Bellingat’s own disclaimer says, it “uses open source and social media investigation to investigate a variety of subjects from Mexican drug lords to conflicts” across the globe.
On the topic of fake evidence, Bellingcat has long offered an open challenge to Russia’s Foreign Ministry, Defense Ministry, and now the U.N. Mission, to demonstrate that they used falsified evidence in their work.
We yet again invite, & strongly encourage, @dpol_UN, @mod_russia @mfa_russia, and @RussiaUN to publish the evidence they frequently cite that shows Bellingcat is repeatedly using fake #MH17 evidence. We keep asking, but they choose to stay silent. Curious. https://t.co/DfhlXC8ouR
— Bellingcat (@bellingcat) August 3, 2018
But who exactly funds Bellingcat? Cursory research shows that it was started with crowdfunding via Kickstarter in 2014, when it raised 50,891 GBP. Later, Bellingcat received funding from other sources, such as the Open Society Foundation (OSF) and the National Endowment for Democracy (NED). Bellingcat’s founder Eliot Higgins openly declared this funding in 2017 on Twitter.
Bellingcat has received money from the following:
OSF
Meedan
NED
Adessium
Crowdfunding— Eliot Higgins (@EliotHiggins) February 6, 2017
Higgins explained Bellingcat’s funding to Polygraph.info.
“Currently about 50% of our funding comes from NED, OSF, Addessium and Pax for Peace, and the other 50% comes from the workshops we run, which I advertise on the website,” he wrote.
According to Higgins, grants from the OSF and NED help pay for programs to assist journalists and researchers in doing their own investigations, not Bellingcat’s investigations.
“Most our funding from grants covers stuff that isn’t related to investigating anything Russia related,” he explained.

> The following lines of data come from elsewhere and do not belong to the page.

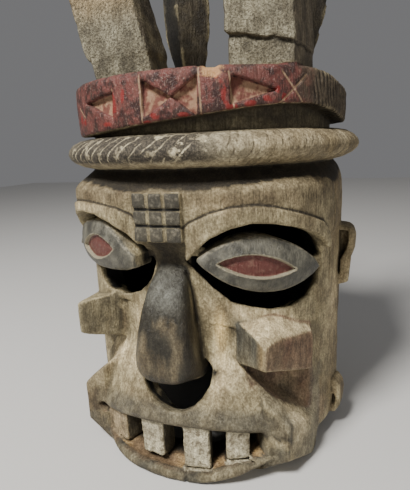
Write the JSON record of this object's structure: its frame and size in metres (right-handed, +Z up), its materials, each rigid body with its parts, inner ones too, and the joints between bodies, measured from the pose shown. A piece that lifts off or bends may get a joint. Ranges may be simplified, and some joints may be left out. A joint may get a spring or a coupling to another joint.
{
  "type": "wooden helmet mask",
  "caption": "Carved wooden helmet mask with a ringed and banded crown, bulging eyes, block cheeks, an open mouth with block teeth and upright posts on top, worn over the head.",
  "frame": {"origin": "middle of the whole mask at the foot, on the surface that the rim stands on", "axes": "+Z up along the log's axis, the face looks along -Y, +X is to the viewer's right as the face is looked at"},
  "size_m": [0.286, 0.294, 0.5],
  "materials": {
    "wood": "dry, worn and dusty, with old paint"
  },
  "bodies": {
    "root": {"mask": "wood"}
  },
  "joints": []
}
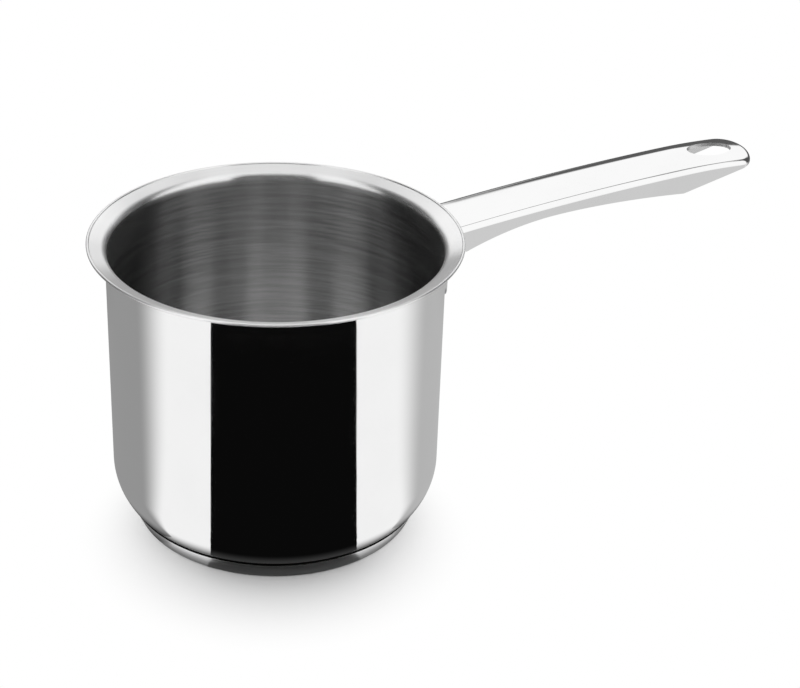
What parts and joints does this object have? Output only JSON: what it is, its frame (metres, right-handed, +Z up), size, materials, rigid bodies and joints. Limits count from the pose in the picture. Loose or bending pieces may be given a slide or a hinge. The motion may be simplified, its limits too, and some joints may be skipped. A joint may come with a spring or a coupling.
{
  "type": "milk pan",
  "caption": "Tall narrow stainless-steel pan with a flared pouring lip, an encapsulated base and a long hollow-backed handle with a hanging hole.",
  "frame": {"origin": "centre of the base's flat underside, where the pan rests", "axes": "+Z up along the pan's axis; +X towards the tip of the handle, which is the longest extent; the pan is symmetric about the XZ plane"},
  "size_m": [0.3015, 0.1566, 0.1397],
  "materials": {
    "shell_steel": "mirror polished outside, satin with fine circumferential lines inside",
    "core_aluminium": "plain pressed",
    "cap_steel": "satin, turned",
    "handle_steel": "mirror polished outside, plain pressed inside",
    "bracket_steel": "polished",
    "weld_steel": "ground weld"
  },
  "bodies": {
    "root": {"pan_body": "shell_steel", "base_core": "core_aluminium", "base_cap": "cap_steel", "handle": "handle_steel", "handle_bracket": "bracket_steel", "wall_welds": "weld_steel", "handle_welds": "weld_steel"}
  },
  "joints": []
}
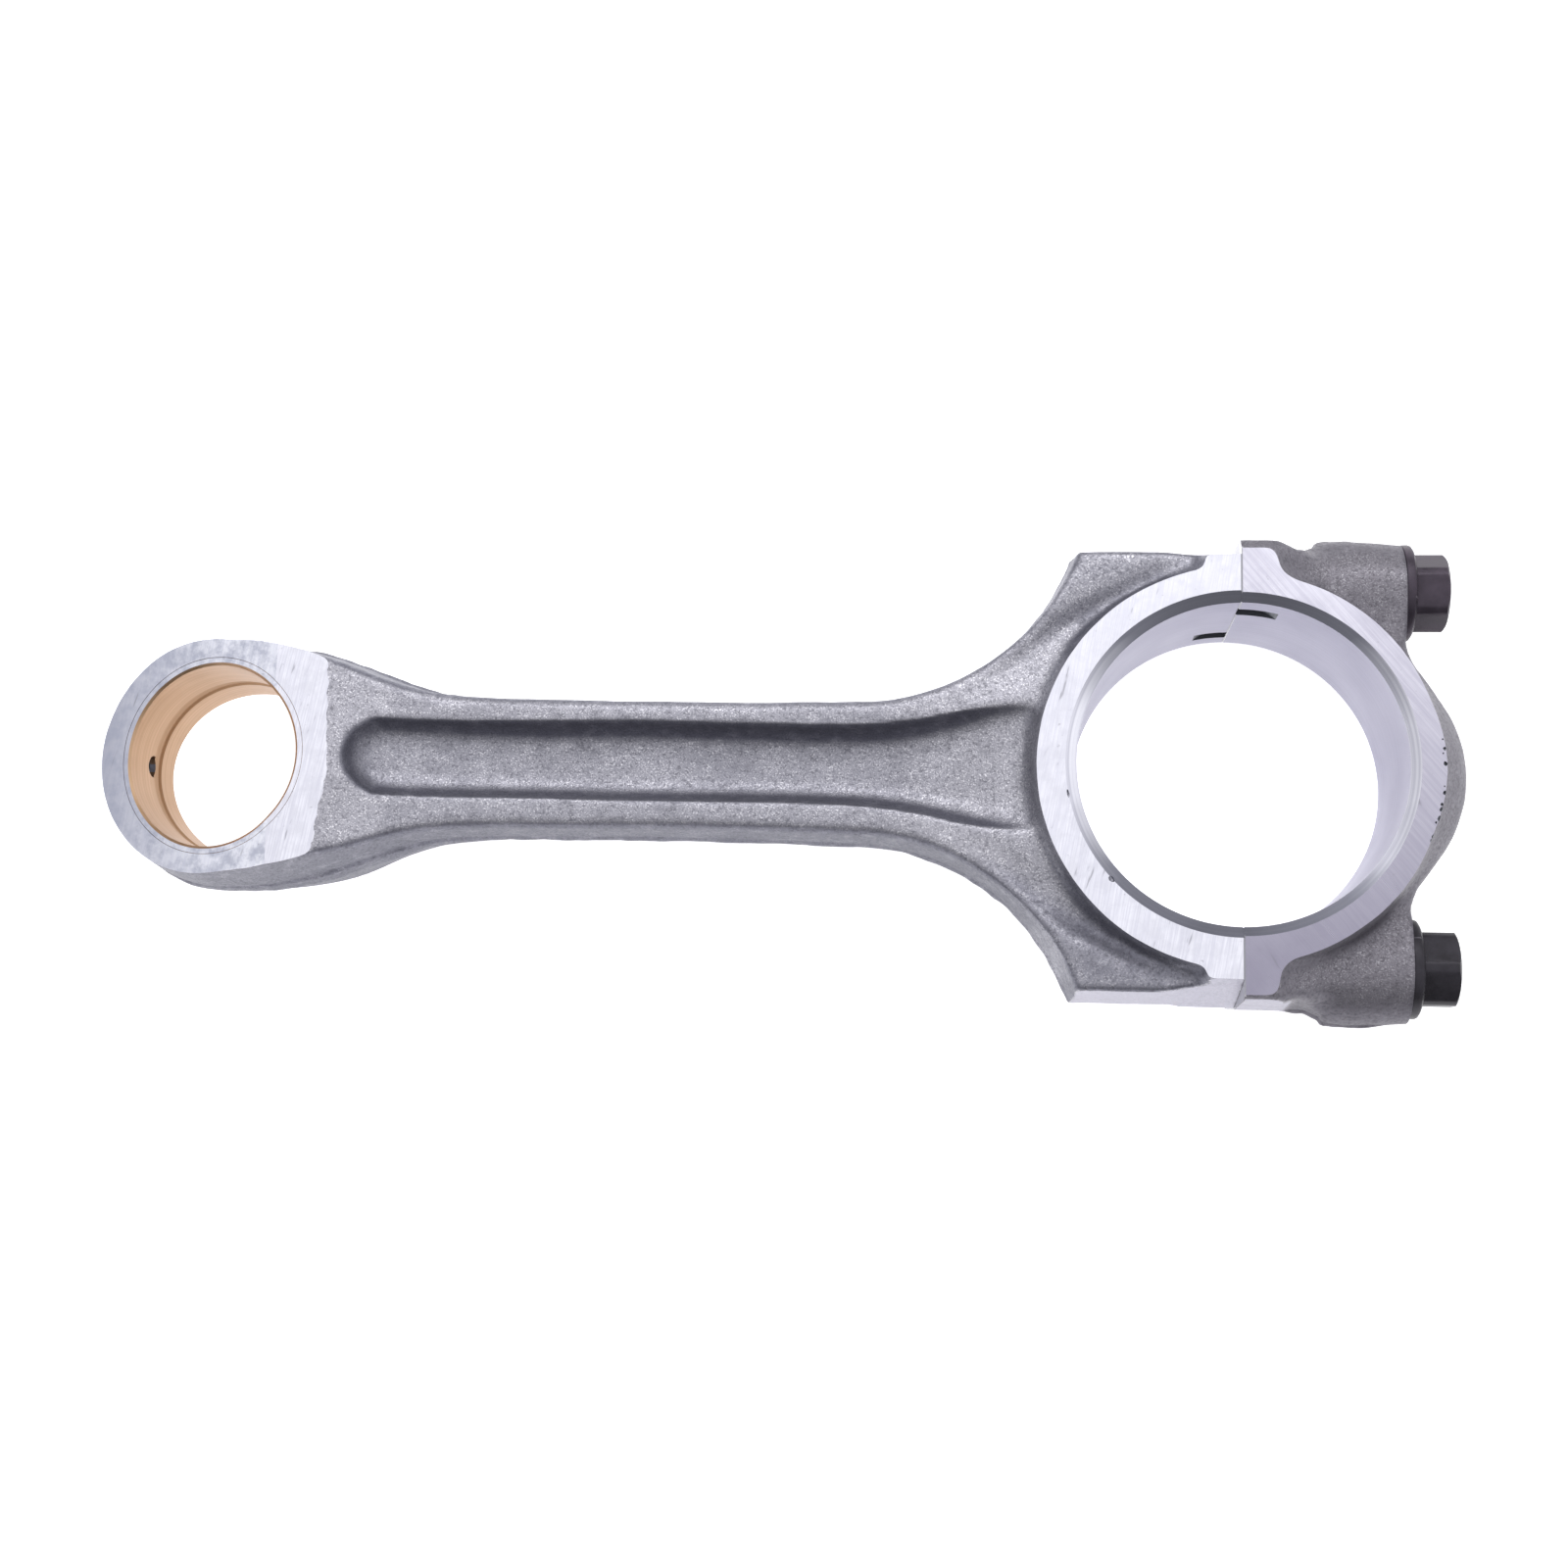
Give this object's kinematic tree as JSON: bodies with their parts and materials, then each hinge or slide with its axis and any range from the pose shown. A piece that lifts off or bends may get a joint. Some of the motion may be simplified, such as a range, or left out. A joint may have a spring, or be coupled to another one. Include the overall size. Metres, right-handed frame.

“Like our MH17 work was mainly done by volunteers, same with the Syria work.” Said Higgins. “Also, it’s only in the last year or so our budget has been big enough to hire lots of staff. We’ve gone from four full time staff members last year to nine this year.”
In addition to helping to fund training programs, the Open Society Foundation’s grants pay to translate Bellingcat’s material into Russian, and they also pay for an investigator who does research on opaque ownership schemes in Britain, which facilitate money laundering.
He also mentioned that the organization had to do another crowdfunding drive via Kickstarter in 2017.
While Bellingcat has recently received funding from foundations, which Mr. Polyanskiy may consider to be engaged in “anti-Russian” activity, Higgins says that money was not used to finance the organization’s work on Syria or MH17, which was done by volunteers and mostly crowdfunded.
Now, to the issue of “fakes.”The Deputy Representative made a number of assertions in his letter which have been thoroughly debunked by Polygraph.infoand others on several occasions, mostly on the topic of MH17 and Russian involvement in the war in Ukraine.
For example, Polyanskiy says Russia provided “primary radar data” and “classified information on Buk missiles” but that the International Joint Investigative Team “showed particular distrust to our findings and contribution” and “began to rely more and more on social media.”
Actually, investigators displayed a shell casing in a May 2018 news conference. News photos (Reuters) established the Buk missiles that Russia said were decommissioned in 2011 were still in use years later.
Polyanskiy, in his letter, states that Ukraine officials are responsible for the four year old conflict in the Donbas because of their “obsession to punish their own citizens by military force for their desire to preserve their language and culture.”
Polygraph.info debunked this line of thinking months ago, with evidence establishing that Russian citizens served as “key military and political leaders” of the so-called separatists and that it was a former GRU officer – military intelligence from Russia — who lead the “militia” from the first days of the armed conflict.
Russia’s UN representative writes of Bellingcat’s use of evidence from “social media” without going into detail about what that actually means.
Bellingcat specializes in open source investigations – this means investigating using publicly available sources of information, including social media. Tweets and social network posts have been used to determine the time or location of events by investigative media, government intelligence, military, law enforcement and businesses around the world.
Photographs and videos posted on social media also provide valuable information which can be used to determine where events took place or who was involved in them.
For example, Bellingcat wrote one article in which its investigators compiled a selection of social media posts from the day Malaysian Airlines Flight MH17 was shot down over Eastern Ukraine. One of the posts comes from the VK page “Dispatches from Strelkov,” named after the commander of pro-Russian forces and Russian citizen Igor Girkin AKA “Strelkov.” In it, Strelkov boasts that his forces shot down a Ukrainian AN-26 military cargo plane, complete with pictures of smoke rising from the crash site. The story was picked up by the Russian state media outlet TASS and remains up to this day, despite the fact that the “AN-26” was later discovered to have been the civilian airliner MH17.